Global Shakespeares is not only a cultural resource but also a teaching one. Using VITAL—Video Interaction for Teaching and Learning, a video-centric course management system connected to Global Shakespeares— Dr. Huang’s students use performances on Global Shakespeares to create their own video clips and illustrate their own interpretations. Dr. Huang teaches two Shakespeare courses in the Columbian College of Arts and Sciences this semester.

“With VITAL, students play the role of a curator with films and video clips by critiquing them, circulating their film essays and commenting on one another’s video collections and essays,” said Dr. Huang.

“Once they make their first video clip, they’re hooked,” he said, adding that VITAL allows students to “slow down” by defamiliarizing the plays. “When students experience a speech such as Hamlet’s ‘To be or not to be’ in radically new performance styles or in a foreign language, they can approach it without prejudice or learned reverence,” he said.

Dr.
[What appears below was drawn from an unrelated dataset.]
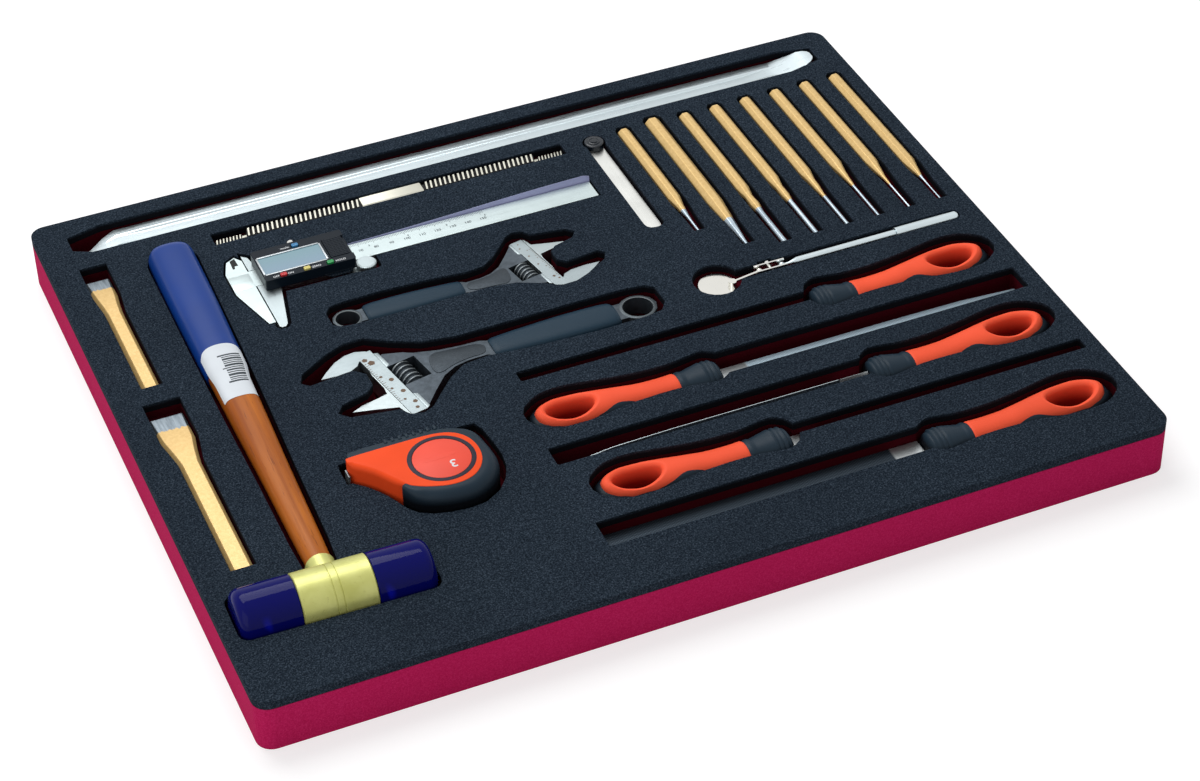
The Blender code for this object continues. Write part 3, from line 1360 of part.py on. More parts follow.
def seat_mallet():
    """The mallet hangs from an empty at the middle of its head, turned as it lies in its pocket."""
    seat = bpy.data.objects.new("mallet_seat", None)
    PARTS.objects.link(seat)
    seat.location = (MALLET_X, MALLET_HEAD_Y, 0)
    seat.rotation_euler.z = math.radians(MALLET_TURN)
    for name in ("mallet_handle", "mallet_grip", "mallet_head", "mallet_face_right", "mallet_face_left"):
        bpy.data.objects[name].parent = seat


# Chisels


def make_chisel(name, length, blade, shank, x, y):
    high = top(CHISEL_TOP)
    middle = high - CHISEL_THICK / 2
    shoulder = length * (1 - CHISEL_BLADE_SHARE)
    neck = length * (1 - CHISEL_BLADE_SHARE - CHISEL_TAPER_SHARE * 0.6)
    chamfer = CHISEL_THICK / 4
    stations = []
    for along, width, thick in (
        (0, shank - chamfer, CHISEL_THICK - chamfer), (chamfer, shank, CHISEL_THICK),
        (neck, shank, CHISEL_THICK), ((neck + shoulder) / 2, (shank + blade) / 2.08, CHISEL_THICK * 0.94),
        (shoulder, blade, CHISEL_THICK * 0.86), (length - chamfer / 2, blade, CHISEL_EDGE_THICK * 2),
        (length, blade, CHISEL_EDGE_THICK),
    ):
        a = width / 2
        b = thick / 2
        c = min(chamfer, b * 0.6)
        section = [
            (-a, -b + c), (-a + c, -b), (a - c, -b), (a, -b + c),
            (a, b - c), (a - c, b), (-a + c, b), (-a, b - c),
        ]
        stations.append((y + along, shifted(section, x, middle)))
    loft(name, rings_along_y(stations), "gold_paint", smooth=False)
    narrow = shank / 2 + TIGHT_GAP
    wide = blade / 2 + TIGHT_GAP
    outline = [
        (-narrow, -TIGHT_GAP), (narrow, -TIGHT_GAP), (narrow, neck - chamfer), (wide, shoulder - chamfer * 2),
        (wide, length + CHISEL_END_SLACK), (-wide, length + CHISEL_END_SLACK),
        (-wide, shoulder - chamfer * 2), (-narrow, neck - chamfer),
    ]
    pocket(name, moved(outline, x, y), CHISEL_TOP - CHISEL_THICK - SEAT_GAP)


# Feeler gauge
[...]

Huang, a member of GW’s Medieval and Early Modern Studies Institute in the Columbian College of Arts and Sciences and the Sigur Center for Asian Studies in the Elliott School of International Affairs, holds a position as a research affiliate in literature at MIT. He is widely published in the field of Shakespeare and early modern studies and has appeared on a number of media outlets, including the BBC, to talk about the fields of digital humanities and global Shakespeare. In spring 2012, he will be a fellow at the Folger Shakespeare Library.

Although many Shakespeare scholars prefer more traditional productions, Dr. Huang said the more creative, out-of-the-box interpretations of Shakespeare plays are actually the ones that end up revealing the most about the Bard.

“The reason Shakespeare is still alive today is because he’s able to thrive in so many different environments,” he said. “No other playwright from any other culture has this ability.”


Online archive Global Shakespeares features more than 300 Shakespeare and Shakespeare-influenced performances from around the world.